The unknown factor here is how far some are willing to go in defending a plainly nonviable welfare state. Perhaps some future president, stymied by the Congress, will attempt to resort to extra-constitutional means in order to continue funding benefits. Or maybe some future government, distorted by some political pressure or another, will impose taxes or regulations that some states consider to be intolerable. Though, I should say here, I consider it more likely that such a conflict would resemble the English Civil War and its conflict between the Crown and Parliament than it would the first American Civil War with its struggle among the states.

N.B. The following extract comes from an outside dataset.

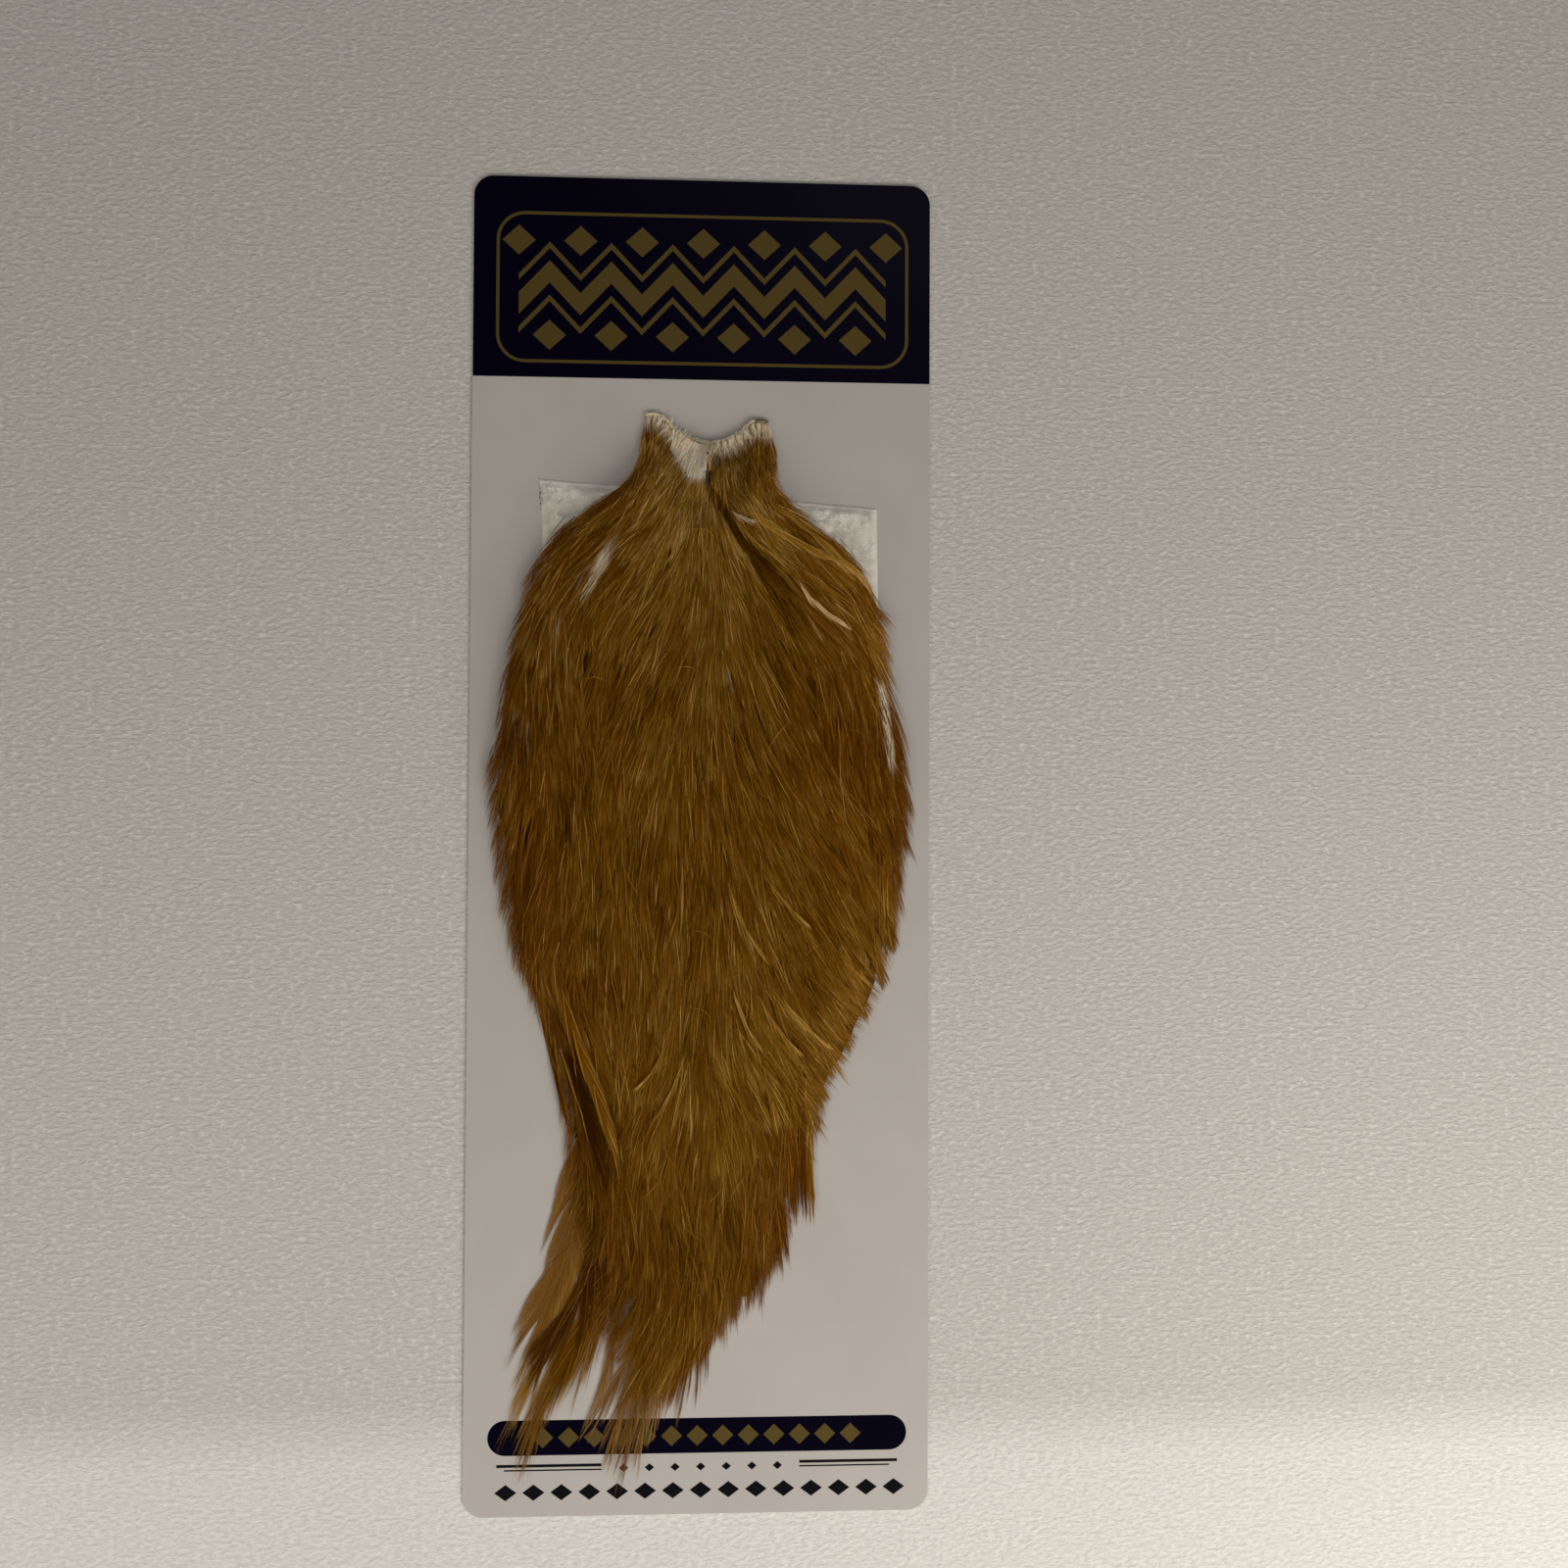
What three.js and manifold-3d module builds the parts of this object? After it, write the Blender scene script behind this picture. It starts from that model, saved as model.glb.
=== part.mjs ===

None of the possibilities I have outlined needs to become reality. But all of them could. The worst-case scenarios all share a common root cause: the failure of our politicians to recognize that, in the words of the late Enoch Powell, "the supreme function of statesmanship is to provide against preventable evils." There must be a genuine recognition, both on the part of the state and of the people, that our problems are a result of an excessive reliance upon government and our foolish faith in the ability of legislation to resolve flaws in the human character. Governments have not only spent too much already, but they have set expectations for the future that will not be met. The question is not how we can distort math to make the impossible continue to seem possible; it is whether our obligations shall be unwound in an orderly or disorderly fashion. As the old economic maxim goes, "those things that can't continue won't." To that allow me to add that the impossible does not become possible through hope and wishes. Our leaders must act now. Either we will shake them, or worse days endure.